This is an appeal from an order setting aside a default in a divorce action.
It appears from the record on appeal which includes an agreed statement that on October 4, 1960 the respondent wife was served with summons personally in San Francisco, California, after an order for publication of summons had been entered. She not having appeared in the action within 20 days after service of the process therein, the time required by law, on application of the appellant her default was entered October 25, 1960 and a decree of divorce granted the same day. Notice of entry of judgment was immediately mailed to respondent.
On November 2, 1960 respondent, through her attorney, filed a notice of motion and motion to set aside the default. Said motion was heard and supported by the affidavit of one Paul G. Dobbins. On March 31, 1961 the motion was granted setting aside the default and judgment of divorce and the respondent given 10 days within which to answer.

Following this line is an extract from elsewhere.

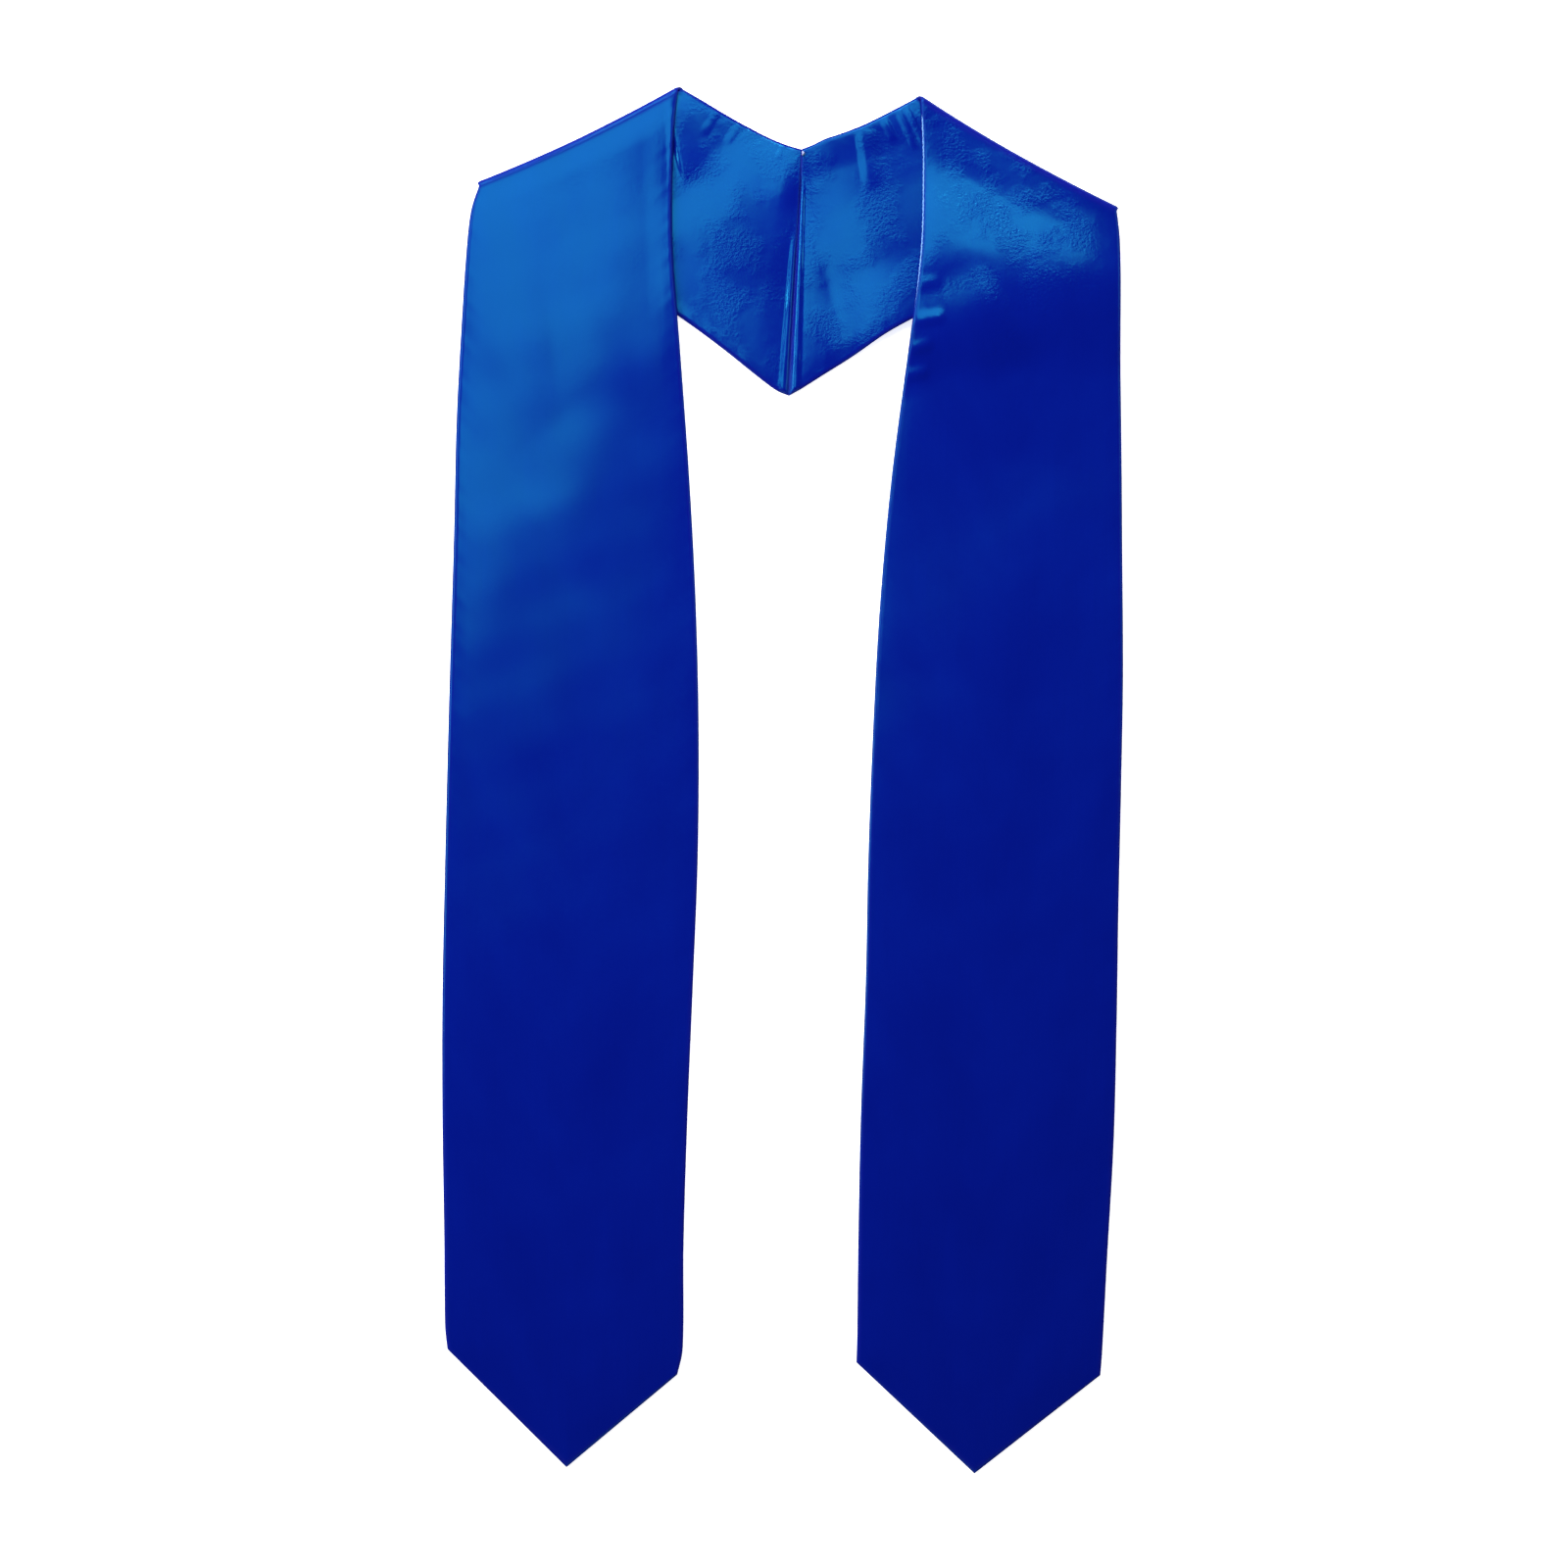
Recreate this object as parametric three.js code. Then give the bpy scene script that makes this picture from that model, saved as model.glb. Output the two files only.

The motion was made upon the ground of mistake, inadvertence, surprise, and excusable neglect, and the further ground that "there was an air of misrepresentation or misconduct of plaintiff, the adverse party, through his counsel, in not definitely placing the said Paul G. Dobbins [the wife's California counsel] on notice as to counsel's intention to take a default."
The points relied upon as constituting error are:
1. Respondent nowhere in her motion to set aside the default alleged what her defense would be or would have been or whether she had any kind of defense at all.
2. That there was no mistake, inadvertence, surprise, or excusable neglect justifying a delay on the part of respondent in filing a responsive pleading.
In support of her motion respondent relied upon the papers on file in said action and the affidavit of Paul G. Dobbins. This affidavit concerns only matters supporting her contention that the default was entered as a result of mistake, inadvertence, surprise, or excusable neglect. Nowhere does it appear in said affidavit or elsewhere in the record that the wife has any defense to the action.
In Lukey v. Thomas we said that "in the absence of any showing by competent evidence of what the defense would be in the event defendants were permitted to answer, the court was not justified in assuming merely from the arguments of counsel that any defense in fact existed * * *."
It may be conceded that so far as excusable neglect is concerned the showing was sufficient. But this showing is not enough to permit the lower court to set aside a default. Without any showing of a defense or the nature thereof so that the lower court could determine whether it was meritorious, the setting aside of the default and judgment on the ground of excusable neglect was error. Lukey v. Thomas, supra; Esden v. May, supra.
As aforesaid, the record is silent with respect to any defense. Respondent did during oral argument refer us to NRCP 11, which states in part: "The signature of an attorney constitutes a certificate by him that he has read the pleading; that to the best of his knowledge, information, and belief there is good ground to support it; and that it is not interposed for delay." In referring to this rule respondent argues that her attorney's signature to the motion is a certification that respondent has a good defense, and that respondent through such signature alone has made a showing of a meritorious defense. This assertion is without merit.
Even with the application of the provisions of NRCP 11 to motions, there would still be no showing of the nature of the defense as required by Lukey v. Thomas, supra, which would enable the court to determine its merits. Guardia v. Guardia, 48 Nev. 230, 229 P. 386.
We see no reason for overruling the cases which require a showing of a meritorious defense on motions to set aside a default and which have consistently governed the actions of district courts and attorneys for many years. The order of the court below granting respondent's motion to be relieved of her default without any showing or even a mention of the nature of her defense was erroneous.
The order appealed from is reversed.